Maybe I don’t have a problem with this because I’ve always been a very sentimental person, and also because I’ve had this belief (which I later found out is a part of Islam as well) that on some level, the dead are aware of what we do. For fifteen years, I have practiced with this belief; assuming that the dead can hear us and that they know what we are saying and doing. I tell all interns who work with me, rule number one is keep your conversation and comments respectful. Assume they can hear us. We don’t know that they can’t.
Never assume something doesn’t matter. What if I hadn’t painted that lady’s toenails? Speaking from a legal standpoint, if a family pays for something, we have to do it.
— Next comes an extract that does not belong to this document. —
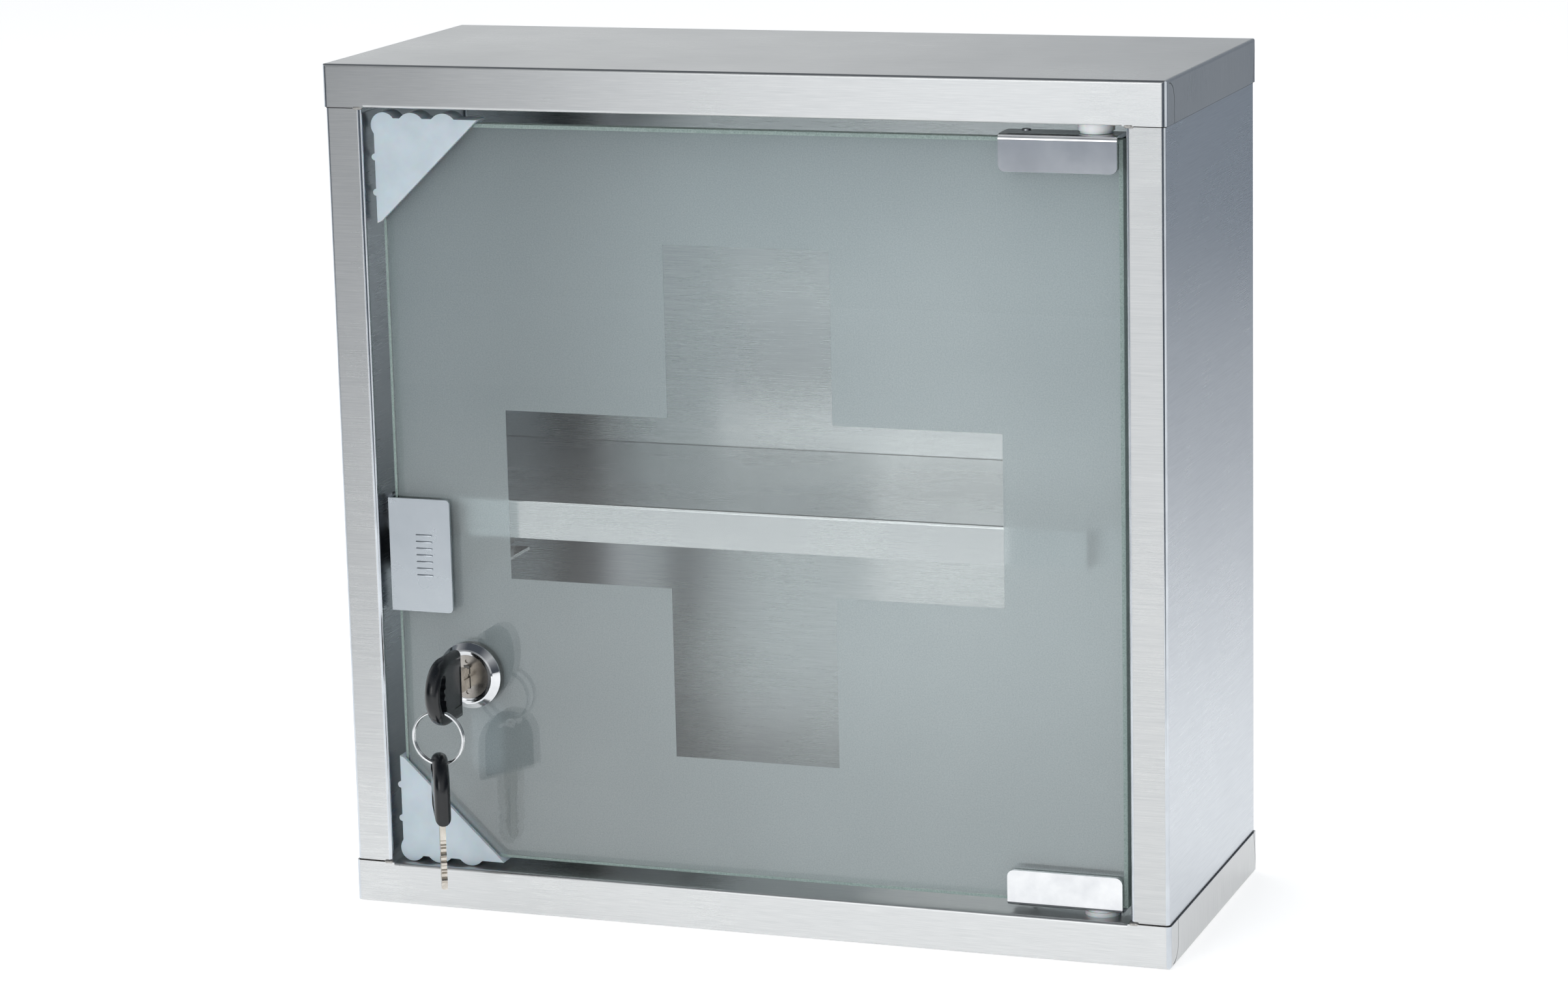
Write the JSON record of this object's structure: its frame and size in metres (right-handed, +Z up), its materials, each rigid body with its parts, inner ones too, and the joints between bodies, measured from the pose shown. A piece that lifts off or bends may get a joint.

If they pay to have a body dressed, we have to do it even if they don’t view the body, because what if there is a disinterment one day and they open the casket and see the body is only wrapped in plastic when they paid $200 to have her dressed?
Also, families who decide on no viewing frequently change their minds at the last moment. That’s why, on a non-viewing case, we don’t just dump the body in the casket. We will at least position them nicely, clean off their faces, close the eyes and mouth. So at the end of the service when the wife says “Wait…can I…” she won’t be confronted with an unpleasant sight. Of course, if she is not in the business, she won’t realize that any actual work has been done on the body, but she will see what looks like “just sleeping.”
Many people bury or cremate their loved ones with cards, photos and letters. I haven’t read these letters, because to me it would feel like opening someone else’s mail. But I believe that, on some level, the dead are understanding of what is in those letters.
I believe the dead know everything. When you die, that is when every question is answered, from why we are here to why certain things happened to why and how the universe was created. They know. And they know all that you kept from them and all that you wanted to say, but didn’t. They know how much you loved them. They know how sorry you were. They know what you concealed from them, and they don’t judge you, they just know. If you regret that they died before you could tell them something, I believe they know. You can rest.